**GIVEN INFORMATION**
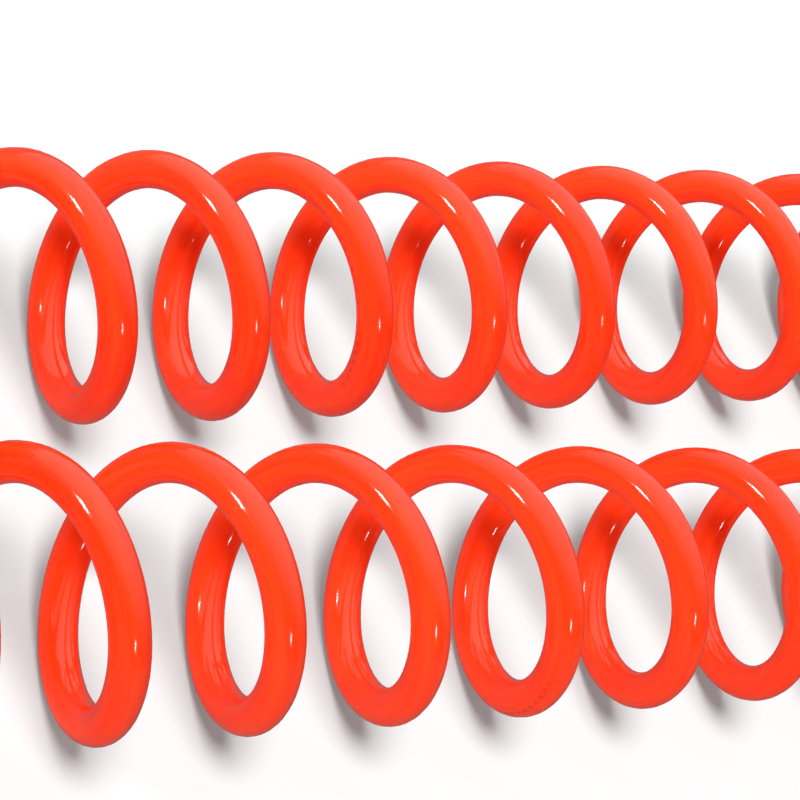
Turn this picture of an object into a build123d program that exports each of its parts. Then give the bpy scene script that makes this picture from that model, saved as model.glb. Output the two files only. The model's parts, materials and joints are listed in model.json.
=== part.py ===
from build123d import *

import os
from math import cos, pi, radians, sin, tan

# Coiled air hose: 8 x 5 mm polyurethane tube wound in a right-hand coil, lying doubled back
# on itself in two rows, with a quick-connect socket on one end and a swivel plug on the other.
# Millimetres. +Z is up and the hose lies on z = 0; the rows run along X, their closed end is
# towards +X, and both fittings point towards -X. The origin is under the middle of the whole.

# ---- driving dimensions --------------------------------------------------------------------
HOSE_R = 4.0                # outside radius of the tube
HOSE_BORE_R = 2.5
COIL_MEAN_R = 24.8          # radius of the tube's centreline in the coil
COIL_R = COIL_MEAN_R + HOSE_R

BEND_X = 288.0              # where the coil turns back: centre of the turn
BEND_R = 43.1               # radius of the coil's axis in the turn
SPLAY = 1.505               # degrees that each row leans away from X
UPPER_LENGTH = 392.7        # from the turn to the end of each row, along its axis
LOWER_LENGTH = 402.0

SOCKET_X, SOCKET_Y = -360.0, 44.0      # the socket's mouth
PLUG_X, PLUG_Y = -352.0, -50.0         # the plug's tip
SOCKET_Z = 12.2             # height of the socket's axis: the radius of its sleeve
PLUG_Z = 8.1                # height of the plug's axis: the radius of its swivel housing

RUN_SHARE = 0.45            # share of the shorter run that an arc of a tail may use

# socket, measured along its axis from the mouth towards the hose
MOUTH_BORE_R = 6.05         # land behind the balls that guides the plug's collar
MOUTH_FRONT_R = 6.25        # the bore in front of that land
LAND_START, LAND_END = 8.1, 12.8
BARREL_R = 9.0
COLLAR_R = 10.5
CHAMBER_R = 6.4
THREAD_R = 6.6
BALL_R = 2.0
BALL_PLANE = 6.0
BALL_SEAT_R = 6.95          # ball centre when locked
BALL_COUNT = 6
BALL_RATIO = 0.24           # ball travel for each millimetre of sleeve travel
SLEEVE_TRAVEL = 5.0
LAND_R = 9.1
SLEEVE_R = SOCKET_Z
SLEEVE_END = 28.0
SPRING_SPACE_R = 10.6
SHOULDER = 24.0             # face of the body's collar, where the sleeve spring stands
BODY_END = 45.0
SOCKET_HOSE_END = 59.5      # where the cut end of the hose butts against the adapter
PLUG_HOSE_END = 55.0

# plug, measured along its axis from the tip towards the hose
TIP_R = 3.95
PLUG_COLLAR_R = 5.93
PLUG_GROOVE_R = 4.3
HOUSING_R = PLUG_Z
HOUSING_END = 41.0
SWIVEL_R = 5.0
RUNNING = 0.05              # radial clearance of a running fit

NECK_R = 5.7                # thread that the hose nuts screw on to
GUARD_R, GUARD_WIRE_R = 5.0, 0.7       # mean radius and wire of the spring guards
PRESS = 0.02                # clearance left around parts that are pushed or screwed in
HEX_SOCKET = 19.0           # sizes across flats
HEX_ADAPTER = 17.0
HEX_PLUG = 14.0


# ---- small tools ---------------------------------------------------------------------------
def turned(*outline):
    """A solid of revolution about Z from a closed outline of (radius, along) points."""
    points = [(radius, 0, along) for radius, along in outline]
    return revolve(make_face(Polyline(*points, close=True)), axis=Axis.Z)


def disc(radius, start, end):
    """A plain cylinder from start to end along Z."""
    return Pos(0, 0, (start + end) / 2) * Cylinder(radius, end - start)


def ring(inner, outer, start, end):
    """A plain ring from start to end along Z."""
    return disc(outer, start, end) - disc(inner, start - 1, end + 1)


def hexagon(flats, start, end, chamfer_size=0.6):
    """A hexagonal bar with its two rims turned to a cone, one flat facing down once laid."""
    section = Pos(0, 0, start) * RegularPolygon(flats / 2, 6, major_radius=False, rotation=30)
    bar = extrude(section, end - start)
    corner = flats / 2 / cos(radians(30))
    rim = corner - chamfer_size
    return bar & turned((0, start), (rim, start), (corner + 0.1, start + chamfer_size),
                        (corner + 0.1, end - chamfer_size), (rim, end), (0, end))


def coil_spring(mean_radius, wire_r, start, end, pitch):
    """A round-wire spring whose wire lies between start and end along Z."""
    height = end - start - 2 * wire_r
    path = Pos(0, 0, start + wire_r) * Helix(pitch=pitch, height=height, radius=mean_radius)
    section = (path ^ 0) * Circle(wire_r)
    return sweep(section, path=path, is_frenet=True)


def grooves(radius, depth, width, positions):
    """Cutters for a row of round-bottomed grooves around a turned surface."""
    cutters = [Pos(0, 0, at) * Torus(radius + width / 2 - depth, width / 2) for at in positions]
    return cutters


def laid(x, y, z):
    """Where a fitting made along Z lies: its axis turned to run along +X."""
    return Location((x, y, z), (0, 90, 0))


# ---- the hose ------------------------------------------------------------------------------
def row_axis(side):
    """Where a row of the coil leaves the turn, and the direction in which it runs away from it."""
    lean = radians(SPLAY)
    start = Vector(BEND_X - BEND_R * sin(lean), side * BEND_R * cos(lean), COIL_R)
    return start, Vector(-cos(lean), -side * sin(lean), 0)


def coil_row(side, length):
    """One straight row of the coil, as the closed round bar that its turns fill."""
    start, away = row_axis(side)
    return extrude(Plane(start, z_dir=away) * Circle(COIL_R), length)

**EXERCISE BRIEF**
Write out exactly the lines from the start of the material through the line with "COIL_R = COIL_MEAN_R + HOSE_R". No other output is expected.

**RESULT OF THIS TASK**
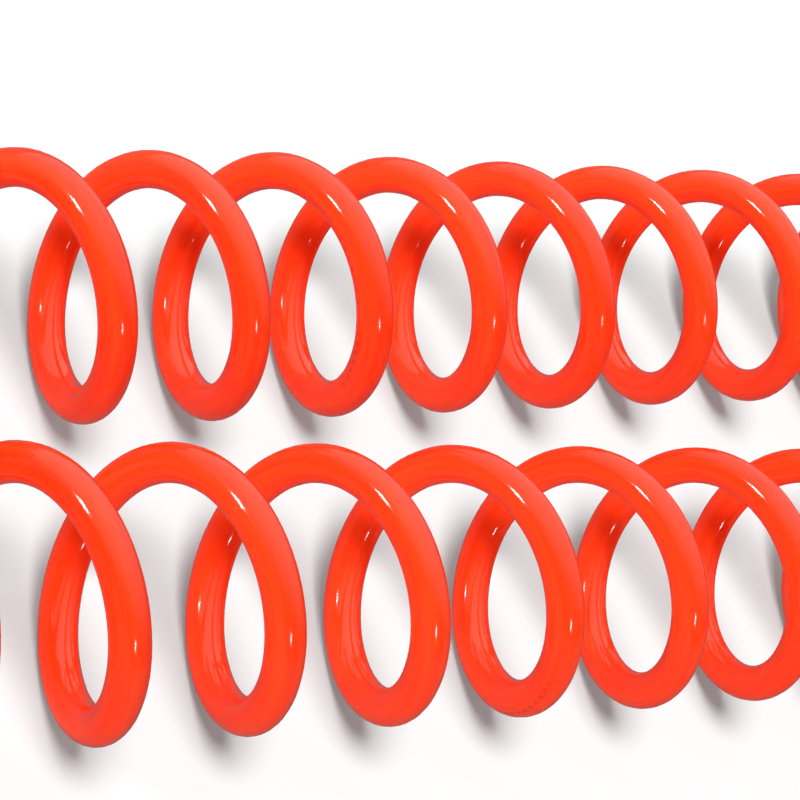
Turn this picture of an object into a build123d program that exports each of its parts. Then give the bpy scene script that makes this picture from that model, saved as model.glb. Output the two files only. The model's parts, materials and joints are listed in model.json.
=== part.py ===
from build123d import *

import os
from math import cos, pi, radians, sin, tan

# Coiled air hose: 8 x 5 mm polyurethane tube wound in a right-hand coil, lying doubled back
# on itself in two rows, with a quick-connect socket on one end and a swivel plug on the other.
# Millimetres. +Z is up and the hose lies on z = 0; the rows run along X, their closed end is
# towards +X, and both fittings point towards -X. The origin is under the middle of the whole.

# ---- driving dimensions --------------------------------------------------------------------
HOSE_R = 4.0                # outside radius of the tube
HOSE_BORE_R = 2.5
COIL_MEAN_R = 24.8          # radius of the tube's centreline in the coil
COIL_R = COIL_MEAN_R + HOSE_R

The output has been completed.